What about the relative value of targets as a factor in determining which
patch release strategy is the better option. The RSA attack used a flash
exploit embedded in an xls. Is 500 patched boxes at a hypothetical-RSA
averting an attack worth 500,000 grandmas slow on the upgrade train
compromised?

Welcome to the world of responsible disclosure. Its easy to understand how to
maximize damage, minimizing it damn tricky.

------
cft
I think it would serve the web well if Google bought Flash from Adobe and
simply integrated an ActionScript 3.0 rendering engine into WebKit as an
alternative language to Javascript.

------
qeorge
They clarified their responsible disclosure policy here in 2010:

[http://googleonlinesecurity.blogspot.com/2010/07/rebooting-r...](http://googleonlinesecurity.blogspot.com/2010/07/rebooting-
responsible-disclosure-focus.html)

(tl;dr: 60 days for the vendor to it fix it).
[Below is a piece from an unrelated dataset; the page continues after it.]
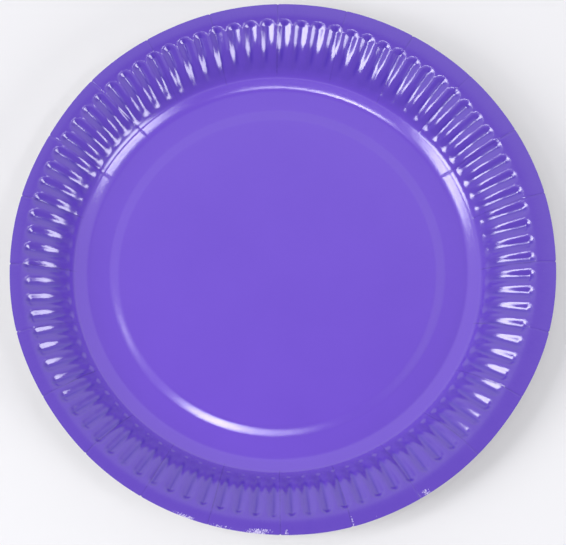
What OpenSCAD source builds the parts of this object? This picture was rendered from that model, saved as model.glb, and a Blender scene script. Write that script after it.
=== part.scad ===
// Round paper plate pressed from one disc of coated board.
// The press gives it a raised middle panel, a flat foot ring, a fluted wall and a plain lip.
// The origin is under the middle of the cut edge, on the table, and +Z is up.

/* [Plate] */
// Diameter of the cut edge
plate_d = 180; // [160:1:240]
// Thickness of the board
board_t = 0.35; // [0.25:0.05:0.6]
// Height of the shoulder's top above the table
plate_h = 13.5; // [12:0.1:19]

/* [Lip] */
// Mean width of the plain lip, from the flutes' outer ends to the cut edge
lip_w = 5.8; // [3.5:0.1:9]
// Fall of the lip towards its cut edge, in degrees
lip_fall = 2; // [1:1:14]
// How far the blank lay off the press to the right, so that the lip is wider there
trim_x = 1.3; // [-2:0.1:2]
// How far the blank lay off the press to the front
trim_y = 0.1; // [-2:0.1:2]

/* [Wall] */
// Slope of the bowed wall at its foot, in degrees from the table
wall_foot_slope = 54; // [46:1:60]
// Slope of the wall at its top, where the shoulder starts
wall_top_slope = 27; // [20:1:38]
// Radius of the shoulder, where the wall turns over into the lip
shoulder_r = 3; // [2:0.1:5]
// Radius of the corner, where the heel turns up into the wall
corner_r = 3; // [2:0.5:6]

/* [Base] */
// Width of the heel that rises gently from the foot ring to the corner
heel_w = 4; // [2:0.1:7]
// Slope of the heel, in degrees from the table
heel_slope = 20; // [10:1:30]
// Radius of the bend between the foot ring and the heel
heel_r = 4; // [2:0.5:8]
// Width of the flat foot ring that the plate stands on
foot_w = 7.3; // [3:0.1:14]
// Width of the sloping step between the foot ring and the middle panel
step_w = 4.1; // [1.5:0.1:9]
// Rise of the middle panel above the foot ring
panel_rise = 0.45; // [0.2:0.05:1.2]

/* [Flutes] */
// Number of flutes round the wall
flutes = 90; // [48:2:100]
// Height from a flute's valley to the ridge beside it, at the top of the wall
flute_depth = 1.15; // [0.3:0.05:1.4]
// Share of that height at the foot of the wall
foot_share = 0.4; // [0.2:0.05:0.8]

/* [Creases] */
// Number of score lines that let the blank gather as it is pressed
creases = 24; // [12:1:36]
// Depth of a crease below the board beside it
crease_depth = 0.12; // [0.05:0.01:0.25]
// Depth of the small notch that a crease leaves in the cut edge
notch_depth = 0.3; // [0.1:0.05:0.6]

/* [Hidden] */

// A flute is drawn by four columns, which are its valley, a flank, its ridge and the other flank
flute_cols = 4;
cols = flutes * flute_cols;
crease_cols = [for (k = [0 : creases - 1]) round(k * cols / creases)];
// Turn of the press about +Z, so that the first valley and crease lie where the real ones do
press_turn = 0.85;
press_at = [-trim_x, trim_y];
edge_r = plate_d / 2;

// The section follows the ridges. Its points are radius and height, and it is drawn inwards from
// the lip, while the heights of its heel and corner are counted up from the table.
function up_from(slope) = [-sin(slope), cos(slope)];
shoulder_c = [edge_r - lip_w - shoulder_r * sin(lip_fall), plate_h - shoulder_r];
lip_start = shoulder_c + shoulder_r * up_from(-lip_fall);
wall_top = shoulder_c + shoulder_r * up_from(wall_top_slope);
heel_rise = heel_r * (1 - cos(heel_slope)) + heel_w * tan(heel_slope);
corner_rise = corner_r * (cos(heel_slope) - cos(wall_foot_slope));
wall_rise = wall_top[1] - board_t - heel_rise - corner_rise;
wall_r = wall_rise / (cos(wall_top_slope) - cos(wall_foot_slope));
wall_c = wall_top - wall_r * up_from(wall_top_slope);
corner_c = wall_c + (wall_r + corner_r) * up_from(wall_foot_slope);
heel_end = corner_c - corner_r * up_from(heel_slope);
heel_start = heel_end - heel_w * [1, tan(heel_slope)];
heel_c = heel_start + heel_r * up_from(heel_slope);
foot_out = heel_c - heel_r * up_from(0);
step_out_r = foot_out[0] - foot_w;

// A ring of the section is [point, slope, depth of the flutes there]
function on_shoulder(slope, share) =
    [shoulder_c + shoulder_r * up_from(slope), slope, flute_depth * share];
function on_corner(slope) = [corner_c - corner_r * up_from(slope), slope, 0];
function on_wall(share) =
    let (slope = wall_foot_slope * (1 - share) + wall_top_slope * share)
        [wall_c + wall_r * up_from(slope), slope, flute_depth * (foot_share * (1 - share) + share)];

// Plain rings of the base and the heel, with one column to a flute
base_rings = [
    [[step_out_r - step_w, board_t + panel_rise], 0],
    [[step_out_r, board_t], 0],
    [foot_out, 0],
    [heel_start, heel_slope],
    [heel_end, heel_slope]
];
// Rings of the wall and the lip, with every column
wall_rings = [
    on_corner((heel_slope + wall_foot_slope) / 2),
    on_wall(0),
    on_wall(0.4),
    on_wall(1),
    on_shoulder(wall_top_slope / 2, 0.7),
    on_shoulder(-lip_fall, 0)
];

// Distance from the press's axis to the cut edge, in the direction `d`
function edge_from_press(d) = let (c = press_at * d) -c + sqrt(edge_r * edge_r - press_at * press_at + c * c);

function is_crease(j) = len(search(j % cols, crease_cols)) > 0;
function heading(j) = let (a = press_turn + 360 * j / cols) [cos(a), sin(a)];
function placed(j, r, z) = [press_at[0] + r * heading(j)[0], press_at[1] + r * heading(j)[1], z];

// Point of column j on a ring, on the top face or, a board's thickness under it, on the underside
function pressed(j, ring, under) =
    let (
        quarter = 2 * PI * ring[0][0] / cols,
        mitre = norm([1, ring[2] / 2 / quarter]),
        sink = ring[2] * (1 + cos(360 * j / flute_cols)) / 2 + (is_crease(j) ? crease_depth : 0),
        lift = -sink - (under ? board_t * mitre : 0),
        p = ring[0] + lift * up_from(ring[1])
    ) placed(j, p[0], p[1]);

// Point of column j on the cut edge
function cut(j, under) =
    let (
        r = edge_from_press(heading(j)) - (is_crease(j) ? notch_depth : 0),
        z = lip_start[1] - (r - lip_start[0]) * tan(lip_fall) - (is_crease(j) ? crease_depth : 0)
    ) placed(j, r, z - (under ? board_t / cos(lip_fall) : 0));

function plain(k, ring, under) =
    let (p = ring[0] - (under ? board_t : 0) * up_from(ring[1])) placed(k * flute_cols, p[0], p[1]);

function face_points(under) = [
    placed(0, 0, board_t + panel_rise - (under ? board_t : 0)),
    for (ring = base_rings) for (k = [0 : flutes - 1]) plain(k, ring, under),
    for (ring = wall_rings) for (j = [0 : cols - 1]) pressed(j, ring, under),
    for (j = [0 : cols - 1]) cut(j, under)
];

// Numbers of the points: the middle, then each ring in turn
side_count = 1 + len(base_rings) * flutes + (len(wall_rings) + 1) * cols;
function base_at(i, k) = 1 + i * flutes + k % flutes;
function wall_at(i, j) = 1 + len(base_rings) * flutes + i * cols + j % cols;
last_base = len(base_rings) - 1;

function quad(a, b, c, d) = [[a, b, c], [a, c, d]];
middle_faces = [for (k = [0 : flutes - 1]) [0, base_at(0, k + 1), base_at(0, k)]];
base_faces = [
    for (i = [0 : last_base - 1]) for (k = [0 : flutes - 1])
        each quad(base_at(i, k), base_at(i, k + 1), base_at(i + 1, k + 1), base_at(i + 1, k))
];
// From one column to a flute to every column
spread_faces = [
    for (k = [0 : flutes - 1]) let (a = base_at(last_base, k), b = base_at(last_base, k + 1), j = k * flute_cols)
        each [
            [a, wall_at(0, j + 1), wall_at(0, j)],
            [a, wall_at(0, j + 2), wall_at(0, j + 1)],
            [a, b, wall_at(0, j + 2)],
            [b, wall_at(0, j + 3), wall_at(0, j + 2)],
            [b, wall_at(0, j + 4), wall_at(0, j + 3)]
        ]
];
wall_faces = [
    for (i = [0 : len(wall_rings) - 1]) for (j = [0 : cols - 1])
        each quad(wall_at(i, j), wall_at(i, j + 1), wall_at(i + 1, j + 1), wall_at(i + 1, j))
];
top_faces = concat(middle_faces, base_faces, spread_faces, wall_faces);
under_faces = [for (f = top_faces) [for (n = [2 : -1 : 0]) f[n] + side_count]];
edge_faces = [
    for (j = [0 : cols - 1]) let (i = len(wall_rings))
        each quad(wall_at(i, j), wall_at(i, j + 1), wall_at(i, j + 1) + side_count, wall_at(i, j) + side_count)
];

module plate() {
    color([0.45, 0.3, 0.78])
    polyhedron(
        points = concat(face_points(false), face_points(true)),
        faces = concat(top_faces, under_faces, edge_faces)
    );
}

plate();
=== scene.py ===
"""A round paper plate, pressed from one disc of glossy violet board, on a plain pale floor.

The plate is one sheet: a raised middle panel, a flat foot ring, a sloping heel, a fluted wall,
a shoulder and a plain lip. Its sizes are in millimetres, and angles are in degrees. Radii and
angles are taken about the axis of the press, which lies a little off the middle of the cut disc.
"""

from __future__ import annotations

import logging
import math
from dataclasses import dataclass, field, replace
from enum import Enum
from typing import Any

import bpy
import numpy as np
from mathutils import Matrix, Vector

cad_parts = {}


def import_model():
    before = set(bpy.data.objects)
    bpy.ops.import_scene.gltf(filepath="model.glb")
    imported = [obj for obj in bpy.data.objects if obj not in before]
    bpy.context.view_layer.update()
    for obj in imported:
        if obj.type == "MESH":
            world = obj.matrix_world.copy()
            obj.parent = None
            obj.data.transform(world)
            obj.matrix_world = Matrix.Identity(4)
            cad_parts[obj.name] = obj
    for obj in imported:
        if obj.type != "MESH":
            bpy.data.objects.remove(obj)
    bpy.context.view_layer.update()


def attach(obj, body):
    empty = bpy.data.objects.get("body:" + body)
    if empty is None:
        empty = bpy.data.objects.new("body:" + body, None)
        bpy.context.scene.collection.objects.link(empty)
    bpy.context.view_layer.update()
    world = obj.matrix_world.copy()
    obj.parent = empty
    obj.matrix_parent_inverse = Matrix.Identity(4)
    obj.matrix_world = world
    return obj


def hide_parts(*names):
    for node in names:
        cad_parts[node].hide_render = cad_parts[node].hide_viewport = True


log = logging.getLogger("paper_plate")

MM = 0.001
FULL_TURN = 360.0
HALF_TURN = 180.0
PHOTO_WIDTH = 566
PHOTO_HEIGHT = 545

# Sockets of the Mix node in its colour form
MIX_FACTOR = 0
MIX_FIRST = 6
MIX_SECOND = 7
MIX_COLOUR = 2

Colour = tuple[float, float, float]
Direction = tuple[float, float, float]
Span = tuple[float, float]
Outline = tuple[int, ...]


class Face(Enum):
    """The three sides of the board, in the order of their material slots."""

    PRINTED = 0
    BARE = 1
    CUT = 2


class Mark(Enum):
    """Number fields of the plate's mesh, from about 0 to 1, that its coat reads."""

    # Where shade is painted along a crease.
    CREASE = "crease"
    WORN = "worn"
    # The wall and lip, painted a darker violet as shade, and the wall's streaks.
    WALL = "wall"
    # Where shade is painted along a valley's bottom.
    VALLEY_SHADE = "valley_shade"


class Maths(Enum):
    """Operations of the Math node that the finishes use."""

    ADD = "ADD"
    SUBTRACT = "SUBTRACT"
    MULTIPLY = "MULTIPLY"
    DIVIDE = "DIVIDE"
    POWER = "POWER"
    ARCTAN2 = "ARCTAN2"


def grow(value: np.ndarray, start: float, run: float) -> np.ndarray:
    """Grows evenly from 0 at `start` to 1 at `start` + `run`, which may lie below it."""
    return np.clip((value - start) / run, 0.0, 1.0)


def bell(distance: np.ndarray, width: float | np.ndarray) -> np.ndarray:
    """Falls smoothly from 1 at no distance to almost 0 at twice the width."""
    return np.exp(-((distance / width) ** 2))


def turn_from(start: float | np.ndarray, angle: np.ndarray) -> np.ndarray:
    """Gives the turn from `start` to `angle` by the shorter way round."""
    return (angle - start + HALF_TURN) % FULL_TURN - HALF_TURN


def band(low: int, high: int, columns: int) -> list[Outline]:
    """Lists the quads between two closed rings, which start at the points `low` and `high`."""
    after = [*range(1, columns), 0]
    return [(low + n, high + n, high + after[n], low + after[n]) for n in range(columns)]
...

Would like to know if they followed it in this case.

------
trotsky
If it's a zero day vulnerability then the method to exploit it _is already in
the wild_. Anyway, if this is anything like some of the previous
vulnerabilities that chrome patched a few days before Adobe, it's just a case
of Adobe's code going through a faster SQA process at google than it does at
Adobe. Adobe obviously doesn't have a problem with the practice, so why should
PC mag?

------
xpda
I think there is a solution to this on the iPad and Windows 8 (Metro UI).